- TASK BRIEF -
Reproduce exactly the lines below, from the first through the one containing "tip_hole_offset = 10.9", and nothing more.

- GIVEN MATERIAL -
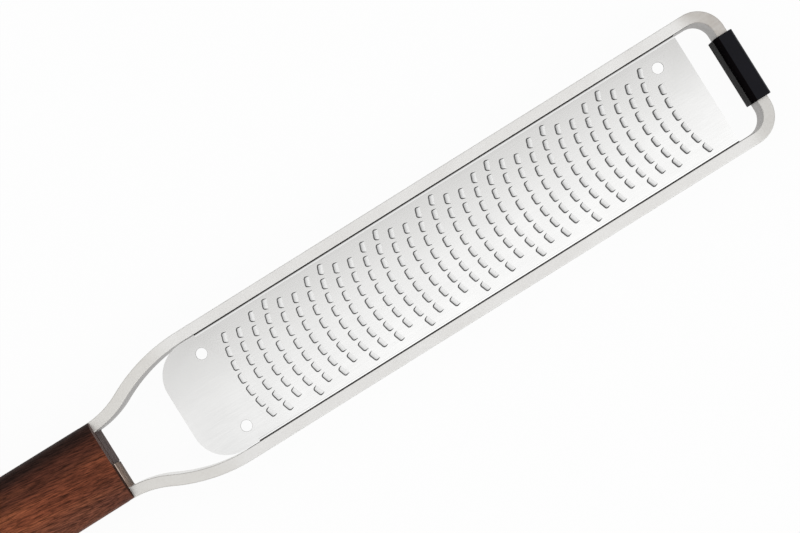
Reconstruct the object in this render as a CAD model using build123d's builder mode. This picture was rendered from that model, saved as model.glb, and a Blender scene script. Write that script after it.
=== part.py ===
"""Rasp zester: a flat-bar frame, an etched blade, a rubber foot and a walnut handle.

Millimetres. +X points from the handle to the tip, +Y to the left of it, and +Z out of the
toothed face. The origin is under the middle of the tool, on the surface that it rests on.
"""
from build123d import *
import math
import os

os.makedirs("parts", exist_ok=True)

# Frame: one flat bar on edge, bent into a loop
bar_thickness = 3.0
bar_height = 12.0
bar_edge_radius = 0.25
frame_width = 38.0
frame_length = 190.7            # front of the handle to the outer face of the end bar
tip_corner_radius = 7.8
neck_hollow_radius = 22.9       # outer edge of the bend beside the handle
neck_shoulder_radius = 46.2     # outer edge of the bend where the rails begin
crossbar_corner_radius = 1.8
crossbar_proud = 0.1            # the crossbar stands this far out of the wood
seam_width = 0.25
seam_depth = 0.3
seam_offset = 1.1

# Blade: etched sheet, folded into a channel
sheet = 0.4
fold_radius = 0.75
flange_depth = 7.0
blade_fit = 0.03
end_gap = 9.2                   # between the blade and the end bar
flange_relief = 3.85            # from the end of the neck's bend to the flanges
tongue_length = 13.5
tongue_inset = 0.2
tongue_corner_radius = 9.2
hole_diameter = 3.0
tongue_hole_reach = 12.7        # from the tongue's end
tongue_hole_spacing = 21.6
tip_hole_reach = 7.8            # from the blade's tip end
tip_hole_offset = 10.9

# Teeth: C-shaped slits whose tabs are bent up, in bowed columns
column_pitch = 4.165
tooth_pitch = 3.86
column_radius = 36.9
first_column_reach = 17.4       # from the tongue's end to the first column's crown
last_column_reach = 10.8        # from the blade's tip end, at least
tooth_edge_reach = 2.7          # from the blade's side to a tooth's middle, at least
column_phase_shares = (0, 1 / 4, -1 / 4, 1 / 2)
tooth_width = 2.7
tooth_depth = 1.4
slit = 0.3
tooth_rise = 0.42
tooth_hole_distance = 4.0       # no tooth is nearer than this to a locating hole's centre

# Foot: rubber sleeve around the end bar
sleeve_length = 19.1
sleeve_wall = 1.1
sleeve_fit = 0.05
sleeve_edge_radius = 1.5

# Handle: walnut, let in at its front for the crossbar
handle_length = 133.0
handle_front_width = 22.5
handle_butt_width = 23.6
lip_height = 3.5                # wood above the bar at the front
handle_crown = 1.2              # rise of the top line over its ends
handle_corner_radius = 8.0
handle_edge_radius = 4.0
handle_belly_radius = 3.0
handle_front_edge_radius = 0.4
rebate_fit = 0.05

# Tang: steel rod inside the handle
tang_diameter = 6.0
tang_length = 60.0
tang_chamfer = 0.8
tang_fit = 0.1
tang_bore_spare = 2.0

# Lengths and heights that follow
total_length = handle_length + frame_length + sleeve_wall + sleeve_fit
front_x = handle_length - total_length / 2
butt_x = front_x - handle_length
end_x = front_x + frame_length
bar_bottom = sleeve_wall + sleeve_fit
bar_top = bar_bottom + bar_height
bar_middle = bar_bottom + bar_height / 2
crossbar_front_x = front_x + crossbar_proud
crossbar_back_x = crossbar_front_x - bar_thickness
neck_step = (frame_width - handle_front_width) / 2
neck_angle = math.acos(1 - neck_step / (neck_hollow_radius + neck_shoulder_radius))
neck_run = (neck_hollow_radius + neck_shoulder_radius) * math.sin(neck_angle)
rail_start_x = crossbar_back_x + crossbar_corner_radius + neck_run
blade_tip_x = end_x - bar_thickness - end_gap
flange_start_x = rail_start_x + flange_relief
tongue_end_x = flange_start_x - tongue_length
flange_length = blade_tip_x - flange_start_x
blade_width = frame_width - 2 * (bar_thickness + blade_fit)
handle_top = bar_top + lip_height

# Frame
with BuildPart() as frame_loop:
    with BuildSketch(Plane.XY.offset(bar_bottom)):
        with BuildLine():
            turn = math.degrees(neck_angle)
            back = Line(
                (crossbar_back_x, 0),
                (crossbar_back_x, handle_front_width / 2 - crossbar_corner_radius),
            )
            turned_in = JernArc(back @ 1, back % 1, crossbar_corner_radius, -90)
            hollow = JernArc(turned_in @ 1, turned_in % 1, neck_hollow_radius, turn)
            shoulder = JernArc(hollow @ 1, hollow % 1, neck_shoulder_radius, -turn)
            rail = Line(shoulder @ 1, (end_x - tip_corner_radius, frame_width / 2))
            tip_corner = JernArc(rail @ 1, rail % 1, tip_corner_radius, -90)
            Line(tip_corner @ 1, (end_x, 0))
            mirror(about=Plane.XZ)
        make_face()
        offset(amount=-bar_thickness, kind=Kind.INTERSECTION, mode=Mode.SUBTRACT)
    extrude(amount=bar_height)
    fillet(frame_loop.faces().sort_by(Axis.Z)[-1].edges(), bar_edge_radius)
    fillet(frame_loop.faces().sort_by(Axis.Z)[0].edges(), bar_edge_radius)
    # the bar's two ends meet in a seam on the crossbar
    with BuildSketch(Plane.XY.offset(bar_bottom)):
        with Locations((crossbar_front_x, -seam_offset)):
            Rectangle(2 * seam_depth, seam_width)
    extrude(amount=bar_height, mode=Mode.SUBTRACT)
frame_loop.part.label = "frame_loop"
export_step(frame_loop.part, "parts/frame_loop.step")

# Places of the locating holes and the teeth on the blade's top
tongue_hole_x = tongue_end_x + tongue_hole_reach
hole_places = [
    (tongue_hole_x, tongue_hole_spacing / 2),
    (tongue_hole_x, -tongue_hole_spacing / 2),
    (blade_tip_x - tip_hole_reach, tip_hole_offset),
]


def tooth_places():
    """Each tooth's place and turn. A column bows towards the handle about a centre on its
    tip side, its teeth open towards that centre, and one column in four has a tooth more."""
    step = tooth_pitch / column_radius
    stagger = max(column_phase_shares)
    half_span = math.asin((blade_width / 2 - tooth_edge_reach) / column_radius)
    half_count = int(half_span / step - stagger)
    crowns_span = blade_tip_x - last_column_reach - tongue_end_x - first_column_reach
    places = []
    for column in range(int(crowns_span / column_pitch) + 1):
        crown_x = tongue_end_x + first_column_reach + column * column_pitch
        phase = column_phase_shares[column % len(column_phase_shares)]
        first = phase - half_count - (phase == stagger)
        count = 2 * half_count + 1 + (phase == stagger)
        for index in range(count):
            angle = (first + index) * step
            x = crown_x + column_radius * (1 - math.cos(angle))
            y = -column_radius * math.sin(angle)
            if min(math.dist((x, y), hole) for hole in hole_places) > tooth_hole_distance:
                places.append(Location((x, y, bar_top), (0, 0, math.degrees(angle))))
    return places


# One tab: its root is on the tip side, and its free edge is bent up
with BuildPart() as tab:
    with BuildSketch(Plane.XZ):
        with BuildLine():
            Polyline(
                (slit, tooth_rise),
                (tooth_depth, 0),
                (tooth_depth, -sheet),
                (slit, tooth_rise - sheet),
                close=True,
            )
        make_face()
    extrude(amount=tooth_width / 2 - slit, both=True)

# Blade: the flat top with its holes and slits, the two folded flanges, then the tabs
with BuildPart() as blade:
    with BuildSketch(Plane.XY.offset(bar_top)) as flat:
        with Locations((flange_start_x, 0)):
            Rectangle(tongue_length, blade_width - 2 * tongue_inset, align=(Align.MAX, Align.CENTER))
        fillet(flat.vertices().group_by(Axis.X)[0], tongue_corner_radius)
        with Locations((flange_start_x, 0)):
            Rectangle(flange_length, blade_width - 2 * fold_radius, align=(Align.MIN, Align.CENTER))
        with Locations(*hole_places):
            Circle(hole_diameter / 2, mode=Mode.SUBTRACT)
        with Locations(*tooth_places()):
            Rectangle(tooth_depth, tooth_width, align=(Align.MIN, Align.CENTER), mode=Mode.SUBTRACT)
    extrude(amount=-sheet)
    with BuildSketch(Plane.YZ.offset(flange_start_x)) as folds:
        with Locations((0, bar_top)):
            Rectangle(blade_width, flange_depth, align=(Align.CENTER, Align.MAX))
        fillet(folds.vertices().group_by(Axis.Y)[-1], fold_radius)
        with BuildSketch(mode=Mode.SUBTRACT) as channel:
            with Locations((0, bar_top - sheet)):
                Rectangle(blade_width - 2 * sheet, flange_depth, align=(Align.CENTER, Align.MAX))
            fillet(channel.vertices().group_by(Axis.Y)[-1], fold_radius - sheet)
        with Locations((0, bar_top)):
            Rectangle(
                blade_width - 2 * fold_radius,
                flange_depth,
                align=(Align.CENTER, Align.MAX),
                mode=Mode.SUBTRACT,
            )
    extrude(amount=flange_length)
    with Locations(*tooth_places()):
        add(tab.part)
blade.part.label = "blade"
export_step(blade.part, "parts/blade.step")

# Foot
with BuildPart() as foot_sleeve:
    with BuildSketch(Plane.XZ):
        with Locations((end_x - bar_thickness / 2, bar_middle)):
            RectangleRounded(
                bar_thickness + 2 * (sleeve_fit + sleeve_wall),
                bar_height + 2 * (sleeve_fit + sleeve_wall),
                sleeve_edge_radius,
            )
            Rectangle(bar_thickness + 2 * sleeve_fit, bar_height + 2 * sleeve_fit, mode=Mode.SUBTRACT)
    extrude(amount=sleeve_length / 2, both=True)
foot_sleeve.part.label = "foot_sleeve"
export_step(foot_sleeve.part, "parts/foot_sleeve.step")

# Tang, welded to the back of the crossbar
with BuildPart() as handle_tang:
    with BuildSketch(Plane.YZ.offset(crossbar_back_x)):
        with Locations((0, bar_middle)):
            Circle(tang_diameter / 2)
    extrude(amount=-tang_length)
    chamfer(handle_tang.faces().sort_by(Axis.X)[0].edges(), tang_chamfer)
handle_tang.part.label = "handle_tang"
export_step(handle_tang.part, "parts/handle_tang.step")

# Handle: the plan and the side outline meet, then the long edges are rounded
with BuildPart() as handle:
    with BuildSketch(Plane.XY) as plan:
        with BuildLine():
            Polyline(
                (front_x, handle_front_width / 2),
                (butt_x, handle_butt_width / 2),
                (butt_x, -handle_butt_width / 2),
                (front_x, -handle_front_width / 2),
                close=True,
            )
        make_face()
        fillet(plan.vertices().group_by(Axis.X)[0], handle_corner_radius)
    extrude(amount=2 * handle_top, both=True)
    with BuildSketch(Plane.XZ):
        with BuildLine():
            middle_x = (front_x + butt_x) / 2
            crown = ThreePointArc(
                (front_x, handle_top), (middle_x, handle_top + handle_crown), (butt_x, handle_top)
            )
            butt = Line(crown @ 1, (butt_x, bar_bottom))
            belly = ThreePointArc(butt @ 1, (middle_x, 0), (front_x, bar_bottom))
            Line(belly @ 1, crown @ 0)
        make_face()
    extrude(amount=handle_butt_width + handle_front_width, both=True, mode=Mode.INTERSECT)
    fillet(handle.faces().sort_by(Axis.Z)[-1].edges().sort_by(Axis.X)[:-1], handle_edge_radius)
    fillet(handle.faces().sort_by(Axis.Z)[0].edges().sort_by(Axis.X)[:-1], handle_belly_radius)
    fillet(handle.faces().sort_by(Axis.X)[-1].edges(), handle_front_edge_radius)
    # rebate under the front lip for the crossbar, and the tang's bore
    with BuildSketch(Plane.XZ):
        with Locations((crossbar_back_x - rebate_fit, bar_top + rebate_fit)):
            Rectangle(2 * bar_thickness, 2 * bar_height, align=(Align.MIN, Align.MAX))
    extrude(amount=handle_front_width, both=True, mode=Mode.SUBTRACT)
    with BuildSketch(Plane.YZ.offset(crossbar_back_x)):
        with Locations((0, bar_middle)):
            Circle(tang_diameter / 2 + tang_fit)
    extrude(amount=-tang_length - tang_bore_spare, mode=Mode.SUBTRACT)
handle.part.label = "handle"
export_step(handle.part, "parts/handle.step")
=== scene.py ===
"""Rasp zester: a bent steel bar frame, an etched blade with raised teeth, a rubber foot and a
walnut handle. Metres, +X from the handle to the tip, +Z out of the toothed face."""
import math

import bmesh
import bpy
from mathutils import Matrix, Vector


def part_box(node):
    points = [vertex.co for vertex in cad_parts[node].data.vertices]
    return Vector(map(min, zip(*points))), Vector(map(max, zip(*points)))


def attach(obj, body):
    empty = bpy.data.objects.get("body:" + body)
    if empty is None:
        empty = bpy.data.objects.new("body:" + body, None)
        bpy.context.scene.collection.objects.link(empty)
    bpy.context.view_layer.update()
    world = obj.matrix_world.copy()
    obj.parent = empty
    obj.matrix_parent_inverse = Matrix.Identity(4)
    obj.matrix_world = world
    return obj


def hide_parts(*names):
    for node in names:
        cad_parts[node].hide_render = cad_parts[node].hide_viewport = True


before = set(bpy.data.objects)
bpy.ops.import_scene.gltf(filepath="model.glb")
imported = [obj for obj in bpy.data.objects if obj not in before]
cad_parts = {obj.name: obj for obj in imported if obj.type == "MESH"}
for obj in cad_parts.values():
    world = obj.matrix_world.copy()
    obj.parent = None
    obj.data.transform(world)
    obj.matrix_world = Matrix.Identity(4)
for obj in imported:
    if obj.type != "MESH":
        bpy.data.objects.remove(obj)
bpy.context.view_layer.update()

# Frame loop. One stainless flat bar stands on edge and is bent into a closed loop, with two
# S-shaped necks. Its ends butt in a seam on the crossbar, which carries the handle. The edges
# are brushed bright, the flat sides are coloured darker as painted shade, and the crossbar's
# face is coloured brown as painted shade.
loop_low, loop_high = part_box("frame_loop")
bar_thickness = 0.003
bar_edge_radius = 0.0003
crossbar_corner_radius = 0.0018
neck_front_half_width = 0.01125
neck_hollow_radius = 0.0229
neck_shoulder_radius = 0.0462
tip_corner_radius = 0.0078
seam_y = -0.0011
seam_width = 0.00025
seam_depth = 0.0003
neck_steps = 14
corner_steps = 24
edge_limit = math.radians(35)
same_place = 0.000001
rail_half_width = loop_high.y
bar_height = loop_high.z - loop_low.z
bar_middle_z = (loop_low.z + loop_high.z) / 2
neck_step = rail_half_width - neck_front_half_width
neck_angle = math.acos(1 - neck_step / (neck_hollow_radius + neck_shoulder_radius))
neck_start_x = loop_low.x + crossbar_corner_radius
rail_start_x = neck_start_x + (neck_hollow_radius + neck_shoulder_radius) * math.sin(neck_angle)
crossbar_front_x = loop_low.x + bar_thickness


def start_piece(name, add, **sizes):
    """Adds a primitive at its place, with its object at the origin, and opens it for editing."""
    bpy.ops.object.select_all(action="DESELECT")
    add(**sizes)
    piece = bpy.context.object
    piece.name = name
    piece.data.name = name
    bpy.ops.object.transform_apply(location=True, rotation=True, scale=True)
    bpy.ops.object.mode_set(mode="EDIT")
    bpy.ops.mesh.select_mode(type="VERT")
    bpy.ops.mesh.select_all(action="SELECT")
    return piece


def start_box(name, middle, size):
    """A box round its middle."""
    return start_piece(name, bpy.ops.mesh.primitive_cube_add, size=1, location=middle, scale=size)


def start_outline(name, x, y, z):
    """A plane merged to one vertex, from which an outline is drawn."""
    add = bpy.ops.mesh.primitive_plane_add
    piece = start_piece(name, add, size=bar_thickness, location=(x, y, z))
    bpy.ops.mesh.merge(type="CENTER")
    return piece


def pen(piece):
    """Where the outline has come to."""
    return next(v.co.copy() for v in bmesh.from_edit_mesh(piece.data).verts if v.select)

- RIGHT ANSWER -
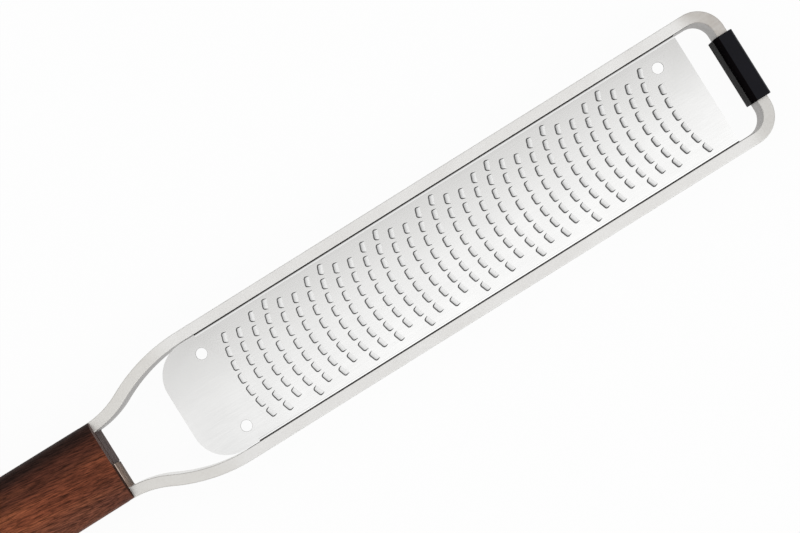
Reconstruct the object in this render as a CAD model using build123d's builder mode. This picture was rendered from that model, saved as model.glb, and a Blender scene script. Write that script after it.
=== part.py ===
"""Rasp zester: a flat-bar frame, an etched blade, a rubber foot and a walnut handle.

Millimetres. +X points from the handle to the tip, +Y to the left of it, and +Z out of the
toothed face. The origin is under the middle of the tool, on the surface that it rests on.
"""
from build123d import *
import math
import os

os.makedirs("parts", exist_ok=True)

# Frame: one flat bar on edge, bent into a loop
bar_thickness = 3.0
bar_height = 12.0
bar_edge_radius = 0.25
frame_width = 38.0
frame_length = 190.7            # front of the handle to the outer face of the end bar
tip_corner_radius = 7.8
neck_hollow_radius = 22.9       # outer edge of the bend beside the handle
neck_shoulder_radius = 46.2     # outer edge of the bend where the rails begin
crossbar_corner_radius = 1.8
crossbar_proud = 0.1            # the crossbar stands this far out of the wood
seam_width = 0.25
seam_depth = 0.3
seam_offset = 1.1

# Blade: etched sheet, folded into a channel
sheet = 0.4
fold_radius = 0.75
flange_depth = 7.0
blade_fit = 0.03
end_gap = 9.2                   # between the blade and the end bar
flange_relief = 3.85            # from the end of the neck's bend to the flanges
tongue_length = 13.5
tongue_inset = 0.2
tongue_corner_radius = 9.2
hole_diameter = 3.0
tongue_hole_reach = 12.7        # from the tongue's end
tongue_hole_spacing = 21.6
tip_hole_reach = 7.8            # from the blade's tip end
tip_hole_offset = 10.9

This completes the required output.